George Pollard

Personal information
- Born: George Gladstone Pollard 30 December 1874 Auckland, New Zealand
- Died: 10 September 1963 (aged 88) Auckland, New Zealand
- Occupation: Builder
- Spouse: Helen Oliver Knox ​ ​(m. 1898; died 1950)​

Sport
- Country: New Zealand
- Sport: Lawn bowls
- Club: Carlton Bowling Club

= George Pollard (bowls) =

George Gladstone Pollard (30 December 1874 – 10 September 1963) was a New Zealand lawn bowls player who competed for his country at the 1934 British Empire Games.

==Early life and family==
Born in Auckland on 30 December 1874, Pollard was the son of Sarah and Alfred Pollard.
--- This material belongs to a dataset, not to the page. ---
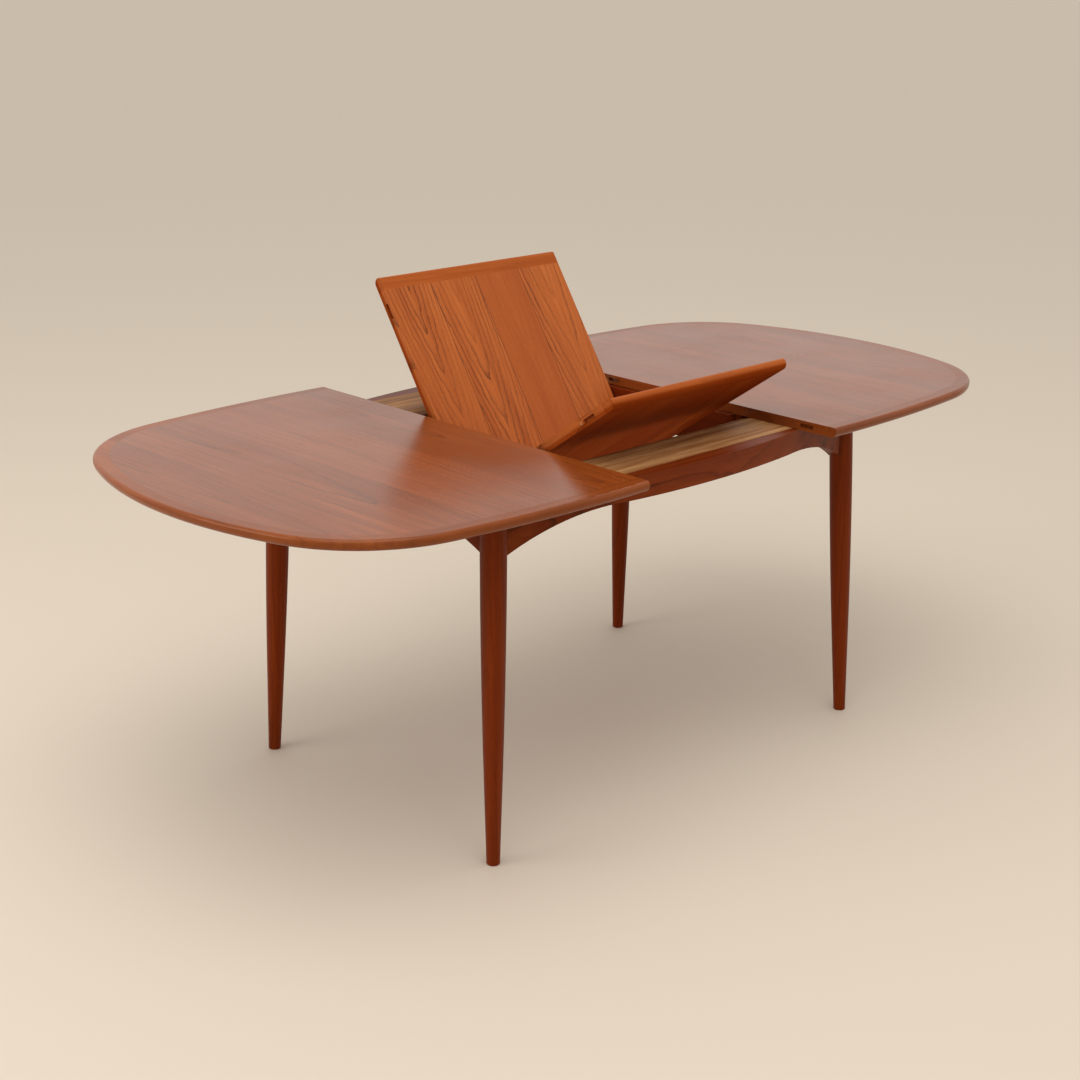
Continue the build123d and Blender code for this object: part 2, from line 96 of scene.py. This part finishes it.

On 26 January 1898, he married Helen Oliver Knox at the Wesleyan church in Grafton Road, Auckland.

==Builder==
Pollard was a builder, and served on the committee of the Auckland Master Builders' Association. He was responsible for the construction in 1923–24 of the (former) W.A. Thompson and Company building, designed by architects Holman, Moses and Watkin, at 307–319 Queen Street, Auckland, that was given historic place category 2 status by the New Zealand Historic Places Trust in 1987.

==Lawn bowls==
A member of the Carlton Bowling Club in Auckland, Pollard was a member of the men's four—alongside Billy Dillicar, Harold Grocott and George Carter (skip)—that represented New Zealand at the 1934 British Empire Games in London. They won four of their nine round-robin matches, finishing in fifth place.

Pollard was elected president of the Carlton Bowling Club in 1933.

==Death==
Carter died in Auckland on 10 September 1963, and he was buried at Purewa Cemetery. He had been predeceased by his wife, Nellie, in 1950.